Certain statements in this release constitute forward-looking statements. These statements include the capabilities and success of the Company’s business and any of its products, services or solutions. The words “believe,” “forecast,” “project,” “intend,” “expect,” “plan,” “should,” “would,” and similar expressions and all statements, which are not historical facts, are intended to identify forward-looking statements.
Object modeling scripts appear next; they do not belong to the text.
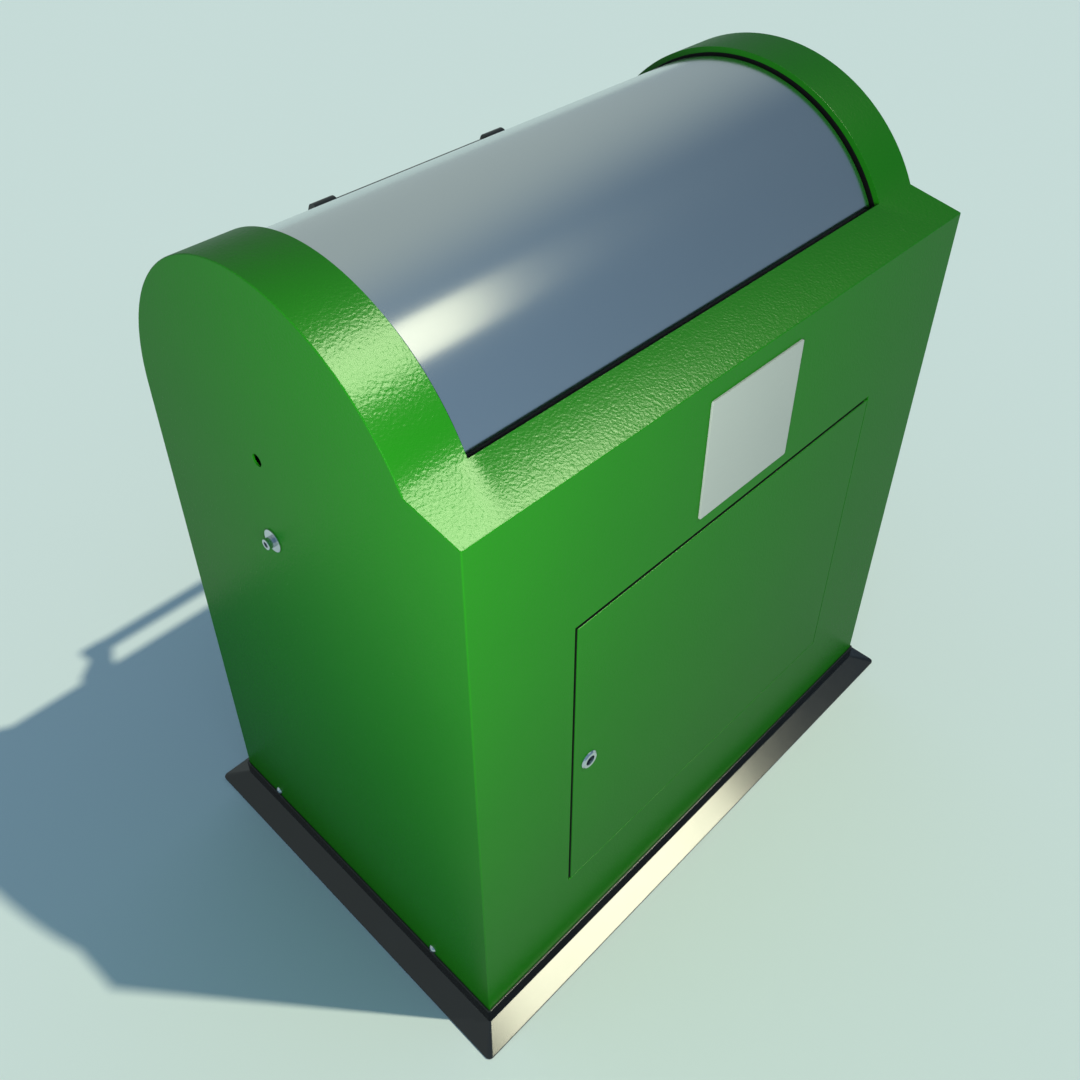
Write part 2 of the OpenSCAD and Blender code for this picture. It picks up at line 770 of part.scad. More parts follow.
module lever_arm(dir) rotate(dir) {
    corner_rect(0, -arm_w / 2, stop_ring + arm_past - arm_w / 2, arm_w / 2);
    translate([stop_ring + arm_past - arm_w / 2, 0]) circle(arm_w / 2);
}

// Two-armed lever on the shaft's end: one arm for each limit of the drum
module stop_lever() on_axis(lever_x) difference() {
    union() {
        linear_extrude(lever_t) {
            circle(lever_disc_r);
            lever_arm(closed_arm_dir);
            lever_arm(open_arm_dir);
        }
        cylinder(h = lever_boss_l, r = lever_boss_r);
    }
    translate([0, 0, -cut]) {
        cylinder(h = lever_boss_l + 2 * cut, r = shaft_r + fit);
        pin_place() cylinder(h = lever_t + 2 * cut, r = pin_r);
    }
    set_screw_place() cylinder(h = lever_boss_r, r = set_screw_r + fit);
}

module set_screw_place() translate([0, 0, (lever_t + lever_boss_l) / 2])
    rotate([-90, 0, 0]) children();

module lever_set_screws() color(zinc) both_sides() on_axis(lever_x) set_screw_place()
    translate([0, 0, shaft_r + fit]) cylinder(h = lever_boss_r - shaft_r - seat, r = set_screw_r);

module shaft_end_washers() color(zinc) both_sides() on_axis(lever_x + lever_boss_l)
    tube(end_bolt_r + fit, end_washer_r, end_washer_t);

module shaft_end_bolts() color(zinc) both_sides()
    on_axis(lever_x + lever_boss_l + end_washer_t) mirror([0, 0, 1])
    hex_bolt(big_af, big_head_t, end_bolt_r, end_washer_t + end_bolt_l);

module door_frame() color(green_paint) difference() {
    union() {
        through(front_in, jamb_d) difference() {
            corner_rect(-open_x - sheet_t, opening_z - sheet_t, open_x + sheet_t, open_z2 + sheet_t);
            corner_rect(-open_x, opening_z, open_x, open_z2);
        }
        through(lip_front, sheet_t) difference() {
            corner_rect(-open_x - sheet_t, opening_z - sheet_t, lip_end, open_z2 + sheet_t);
            corner_rect(-open_x + lip_w, opening_z + lip_w, lip_end + cut, open_z2 - lip_w);
        }
    }
    translate([pivot_x, pivot_y, opening_z - sheet_t - cut])
        cylinder(h = opening_h + 2 * (sheet_t + cut), r = pivot_r + bush_wall + 2 * fit);
}

module door_gasket() color(black_rubber) through(pan_back + seat, lip_front - pan_back - seat)
    difference() {
        corner_rect(-open_x + gasket_set, opening_z + gasket_set, lip_end, open_z2 - gasket_set);
        corner_rect(-open_x + gasket_set + gasket_w, opening_z + gasket_set + gasket_w,
                    lip_end + cut, open_z2 - gasket_set - gasket_w);
    }

// A flanged bush in the frame's lower wall, its collar filling the gap to the door
module door_bush(gap) difference() {
    union() {
        translate([0, 0, -sheet_t])
            cylinder(h = sheet_t + gap - seat, r = pivot_r + bush_wall + fit);
        cylinder(h = gap - seat, r = bush_collar_r);
    }
    translate([0, 0, -sheet_t - cut])
        cylinder(h = sheet_t + gap + 2 * cut, r = pivot_r + run);
}

module door_bushes() color(bronze) {
    translate([pivot_x, pivot_y, opening_z]) door_bush(close_gap);
    translate([pivot_x, pivot_y, open_z2]) mirror([0, 0, 1]) door_bush(door_gap);
}

module door_panel() color(green_paint) difference() {
    translate([door_x1, front_y, door_z1])
        cube([door_x2 - door_x1, pan_d, door_z2 - door_z1]);
    translate([door_x1 + door_t, front_y + door_t, door_z1 + door_t])
        cube([door_x2 - door_x1 - 2 * door_t, pan_d, door_z2 - door_z1 - 2 * door_t]);
    translate([pivot_x, pivot_y, door_z1 - cut])
        cylinder(h = door_z2 - door_z1 + 2 * cut, r = pivot_r + fit);
    on_lock(front_y - cut) cylinder(h = door_t + 2 * cut, r = barrel_r + fit);
}

// A top-hat rib behind the door's skin
module door_rib() linear_extrude(door_z2 - door_z1 - 2 * (door_t + seat)) {
    for (side = [-1, 1]) {
        translate([side * (stiff_w + stiff_foot) / 2, stiff_t / 2])
            square([stiff_foot, stiff_t], center = true);
        translate([side * (stiff_w - stiff_t) / 2, stiff_d / 2])
            square([stiff_t, stiff_d], center = true);
    }
    translate([0, stiff_d - stiff_t / 2]) square([stiff_w, stiff_t], center = true);
}

module door_stiffeners() color(galvanised)
    for (side = [-1, 1])
        translate([side * opening_w * stiff_x_share, front_y + door_t, door_z1 + door_t + seat])
            door_rib();

// A pin through the door's fold and the bush under it, with a collar inside the fold
module door_pin(gap) {
    below = door_t + gap + sheet_t + pin_past;
    translate([0, 0, -below]) cylinder(h = below + pin_collar_h, r = pivot_r);
    cylinder(h = pin_collar_h, r = pin_collar_r - 2 * fit);
}

module door_pins() color(zinc) {
    translate([pivot_x, pivot_y, door_z1 + door_t]) door_pin(close_gap);
    translate([pivot_x, pivot_y, door_z2 - door_t]) mirror([0, 0, 1]) door_pin(door_gap);
}

module lock_body() color(zinc) on_lock(lock_front) {
    barrel_end = cam_y - seat - lock_front;
    rotate_extrude() polygon([
        [recess_r, 0], [lock_r - lock_chamfer, 0], [lock_r, lock_chamfer],
        [lock_r, lock_proud], [barrel_r, lock_proud], [barrel_r, barrel_end],
        [spindle_r + run, barrel_end], [spindle_r + run, recess_d], [recess_r, recess_d]]);
}

module lock_nut() color(zinc) on_lock(front_y + door_t)
    hex_nut(lock_nut_af, lock_nut_t, barrel_r);

module lock_spindle() color(zinc) on_lock(lock_front) difference() {
    shoulder = cam_y - lock_front;
    union() {
        translate([0, 0, key_set])
            rotate(30) cylinder(h = recess_d - key_set - seat, r = key_corner_r, $fn = 3);
        translate([0, 0, recess_d - seat - spindle_collar_t])
            cylinder(h = spindle_collar_t, r = spindle_collar_r);
        translate([0, 0, recess_d - seat - spindle_collar_t])
            cylinder(h = shoulder - recess_d + seat + spindle_collar_t, r = spindle_r);
        translate([0, 0, shoulder])
            linear_extrude(cam_t - seat) square(cam_square, center = true);
    }
    translate([0, 0, shoulder + cam_t - cam_screw_l])
        cylinder(h = cam_screw_l + cut, r = cam_screw_r + fit);
}

module lock_cam() color(zinc) on_lock(cam_y) linear_extrude(cam_t) difference() {
    union() {
        circle(cam_hub_r);
        corner_rect(-cam_w / 2, 0, cam_w / 2, cam_l - cam_w / 2);
        translate([0, cam_l - cam_w / 2]) circle(cam_w / 2);
    }
    square(cam_square + 2 * fit, center = true);
}

module cam_screw() color(zinc) on_lock(cam_y + cam_t) {
    cylinder(h = cam_screw_head_h, r = cam_screw_head_r);
    translate([0, 0, seat - cam_screw_l]) cylinder(h = cam_screw_l, r = cam_screw_r);
}

module left_side_panel() color(green_paint) on_side(-1) side_panel();
module right_side_panel() color(green_paint) on_side(1) side_panel();
module left_arch_band() color(green_paint) on_side(-1) arch_band();
module right_arch_band() color(green_paint) on_side(1) arch_band();
module left_cheek_plate() color(green_paint) on_side(-1) cheek_plate();
module right_cheek_plate() color(green_paint) on_side(1) cheek_plate();
module left_drum_seal() color(black_rubber) on_side(-1) drum_seal();
module right_drum_seal() color(black_rubber) on_side(1) drum_seal();
module left_bearing_housing() color(galvanised) on_side(-1) bearing_housing();
module right_bearing_housing() color(galvanised) on_side(1) bearing_housing();
module left_bearing_bush() color(bronze) on_side(-1) bearing_bush();
module right_bearing_bush() color(bronze) on_side(1) bearing_bush();
module left_drum_disc() color(stainless) on_side(-1) drum_disc();
module right_drum_disc() color(stainless) on_side(1) drum_disc();
module left_stub_shaft() color(zinc) on_side(-1) stub_shaft();
module right_stub_shaft() color(zinc) on_side(1) stub_shaft();
module left_counterweight() color(galvanised) on_side(-1) counterweight();
module right_counterweight() color(galvanised) on_side(1) counterweight();
module left_handle_bracket() color(black_plastic) on_side(-1) handle_bracket();
module right_handle_bracket() color(black_plastic) on_side(1) handle_bracket();
module left_stop_lever() color(galvanised) on_side(-1) stop_lever();
module right_stop_lever() color(galvanised) on_side(1) stop_lever();

base_frame();
base_skirt();
base_screws();
left_side_panel();
right_side_panel();
front_cover();
rear_panel();
left_arch_band();
right_arch_band();
left_cheek_plate();
right_cheek_plate();
left_drum_seal();
right_drum_seal();
ledge_seal();
sill_trim();
info_plate();
left_bearing_housing();
right_bearing_housing();
left_bearing_bush();
right_bearing_bush();
bearing_bolts();
bearing_nuts();
stop_bolts();
stop_washers();
stop_nuts();
stop_buffers();
drum_shell();
left_drum_disc();
right_drum_disc();
left_stub_shaft();
right_stub_shaft();
hub_bolts();
hub_nuts();
drum_edge_bar();
left_counterweight();
right_counterweight();
counterweight_bolts();
counterweight_nuts();
handle_bar();
left_handle_bracket();
right_handle_bracket();
handle_screws();
left_stop_lever();
right_stop_lever();
lever_set_screws();
shaft_end_washers();
shaft_end_bolts();
door_frame();
door_gasket();
door_bushes();
door_panel();
door_stiffeners();
door_pins();
lock_body();
lock_nut();
lock_spindle();
lock_cam();
cam_screw();
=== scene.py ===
"""Inlet column of a large waste container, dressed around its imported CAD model.

A green steel housing stands on a black skirt. A stainless drum turns in its top, a locked
service door closes its front, and a black handle on the far side turns the drum.
Everything is in metres, in the frame of the CAD model: +Z up, -Y the service side.
"""

from __future__ import annotations

import json
import logging
import math
from dataclasses import dataclass
from enum import Enum
from typing import Any, Callable, Iterable, Sequence

import bmesh
import bpy
from mathutils import Matrix, Vector

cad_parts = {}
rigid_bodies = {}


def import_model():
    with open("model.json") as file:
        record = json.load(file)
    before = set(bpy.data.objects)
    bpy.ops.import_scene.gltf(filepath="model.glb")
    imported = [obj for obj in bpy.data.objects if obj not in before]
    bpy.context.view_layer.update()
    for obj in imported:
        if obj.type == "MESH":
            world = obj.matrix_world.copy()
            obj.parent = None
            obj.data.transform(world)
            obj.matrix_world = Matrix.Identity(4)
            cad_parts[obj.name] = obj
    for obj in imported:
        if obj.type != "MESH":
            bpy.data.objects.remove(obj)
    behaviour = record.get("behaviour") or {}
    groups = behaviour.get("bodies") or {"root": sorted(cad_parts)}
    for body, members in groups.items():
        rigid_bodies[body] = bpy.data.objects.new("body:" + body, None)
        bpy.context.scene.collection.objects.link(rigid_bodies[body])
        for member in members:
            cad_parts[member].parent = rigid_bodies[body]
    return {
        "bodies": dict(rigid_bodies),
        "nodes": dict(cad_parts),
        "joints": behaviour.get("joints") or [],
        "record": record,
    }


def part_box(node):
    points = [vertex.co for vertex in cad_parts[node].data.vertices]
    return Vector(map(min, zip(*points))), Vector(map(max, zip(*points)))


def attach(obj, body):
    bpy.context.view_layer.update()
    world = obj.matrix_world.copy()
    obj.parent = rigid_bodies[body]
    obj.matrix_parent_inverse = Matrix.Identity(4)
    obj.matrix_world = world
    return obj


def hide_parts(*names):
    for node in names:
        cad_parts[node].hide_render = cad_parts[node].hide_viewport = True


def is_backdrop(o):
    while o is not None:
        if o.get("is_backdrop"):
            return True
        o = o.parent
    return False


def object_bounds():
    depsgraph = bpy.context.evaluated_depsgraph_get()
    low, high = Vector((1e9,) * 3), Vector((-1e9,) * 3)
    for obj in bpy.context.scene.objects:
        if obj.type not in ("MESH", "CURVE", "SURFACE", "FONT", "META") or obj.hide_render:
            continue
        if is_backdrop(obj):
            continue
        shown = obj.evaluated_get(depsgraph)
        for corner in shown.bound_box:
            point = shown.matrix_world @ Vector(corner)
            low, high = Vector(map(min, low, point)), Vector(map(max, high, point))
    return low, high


log = logging.getLogger("inlet_column")

MM = 0.001
OVERRUN = 1 * MM  # how far a cutter passes the face that it opens
SAME = 1e-6  # metres: points closer together than this are one
SMOOTH_UP_TO = 38.0  # degrees: a larger angle between two faces shows as an edge
FLAT_WEIGHT = 60  # how far large flat faces hold the shading of the roundings beside them
Point = tuple[float, float]
Place = tuple[Vector, Vector]
Colour = tuple[float, float, float]


class Body(Enum):
    """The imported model's rigid bodies."""

    COLUMN = "column"
    DRUM = "drum"
    DOOR = "door"
    LOCK = "lock"


class Side(Enum):
    """The two ends of the drum's axis."""

    LEFT = -1
    RIGHT = 1

    @property
    def word(self) -> str:
        """The side's name as the CAD nodes spell it."""
        return self.name.lower()


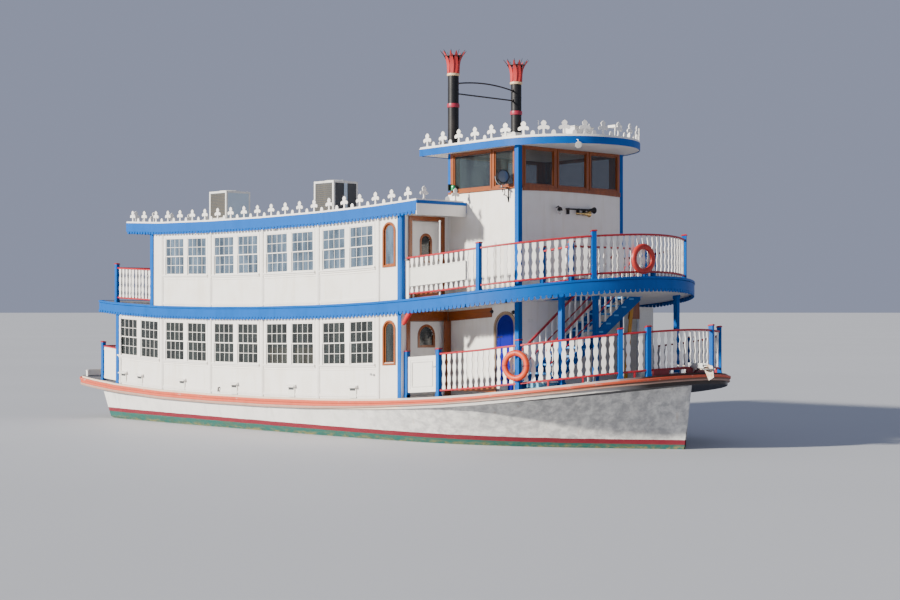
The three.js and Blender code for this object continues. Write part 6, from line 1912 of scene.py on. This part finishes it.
class BOAT_OT_wheelhouse(BoatStep):
    """Builds the wheelhouse sashes, glass, roof edge and the lamps and horns of the tower"""
    bl_idname = "boat.wheelhouse"
    bl_label = "Wheelhouse"
    makers = (make_wheelhouse, make_house_roof, make_tower_fittings)


class BOAT_OT_stacks(BoatStep):
    """Builds the two stacks with their crowns and tie rods"""
    bl_idname = "boat.stacks"
    bl_label = "Stacks"
    makers = (make_stacks,)


class BOAT_OT_crestings(BoatStep):
    """Builds the finials and mouldings along the roof edges"""
    bl_idname = "boat.crestings"
    bl_label = "Crestings"
    makers = (make_crestings,)


class BOAT_OT_roof_gear(BoatStep):
    """Builds the air-conditioning units, boxes, lamps and searchlight on the roofs"""
    bl_idname = "boat.roof_gear"
    bl_label = "Roof fittings"
    makers = (make_coolers, make_roof_gear, make_searchlight)


class BOAT_OT_deck_gear(BoatStep):
    """Builds the life rings, anchor, lockers, bollards and boards on the decks"""
    bl_idname = "boat.deck_gear"
    bl_label = "Deck fittings"
    makers = (make_rings, make_anchor, make_deck_gear, make_stern_gear)


class BOAT_OT_stage(BoatStep):
    """Sets up the floor, the soft light and the camera"""
    bl_idname = "boat.stage"
    bl_label = "Stage"
    makers = (make_stage,)


# The operators run in the order in which they are written above.
STEPS = tuple(BoatStep.__subclasses__())
GROUPS = {"boat_colours": BoatColours, "boat_sizes": BoatSizes, "boat_light": BoatLight}


class BOAT_PT_steps(bpy.types.Panel):
    """Lists the boat's colours, sizes and steps"""
    bl_label = "River excursion boat"
    bl_space_type = "VIEW_3D"
    bl_region_type = "UI"
    bl_category = "Boat"

    def draw(self, context):
        layout = self.layout
        for group in (getattr(context.scene, name) for name in GROUPS):
            box = layout.box()
            for key in group.bl_rna.properties.keys():
                if key not in ("rna_type", "name"):
                    box.prop(group, key)
        for step in STEPS:
            layout.operator(step.bl_idname)


CLASSES = (*GROUPS.values(), *STEPS, BOAT_PT_steps)


def register():
    for cls in CLASSES:
        bpy.utils.register_class(cls)
    for name, group in GROUPS.items():
        setattr(bpy.types.Scene, name, bpy.props.PointerProperty(type=group))


def unregister():
    for name in GROUPS:
        delattr(bpy.types.Scene, name)
    for cls in reversed(CLASSES):
        bpy.utils.unregister_class(cls)


def main():
    register()
    for step in STEPS:
        group, name = step.bl_idname.split(".")
        getattr(getattr(bpy.ops, group), name)()


if __name__ == "__main__":
    main()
These forward-looking statements involve and are subject to known and unknown risks, uncertainties and other factors, including the Company’s ability to launch additional storefronts in various geographic locations, its ability to grow and expand as intended, the Company’s expectations of worldwide growth and public infrastructure spending, ability to raise additional capital to finance the Company’s operations, any of which could cause the Company to not achieve some or all of its goals or the Company’s previously reported actual results, performance (finance or operating) to change or differ from future results, the Company’s ability to capitalize on its partnerships as well as other similar arrangements, performance (financing and operating) or achievements, including those expressed or implied by such forward-looking statements. More detailed information about the Company and the risk factors that may affect the realization of forward-looking statements is set forth in the Company’s filings with the SEC, copies of which may be obtained from the SEC’s website at www.sec.gov. The Company assumes no, and hereby disclaims any, obligation to update the forward-looking statements contained in this press release.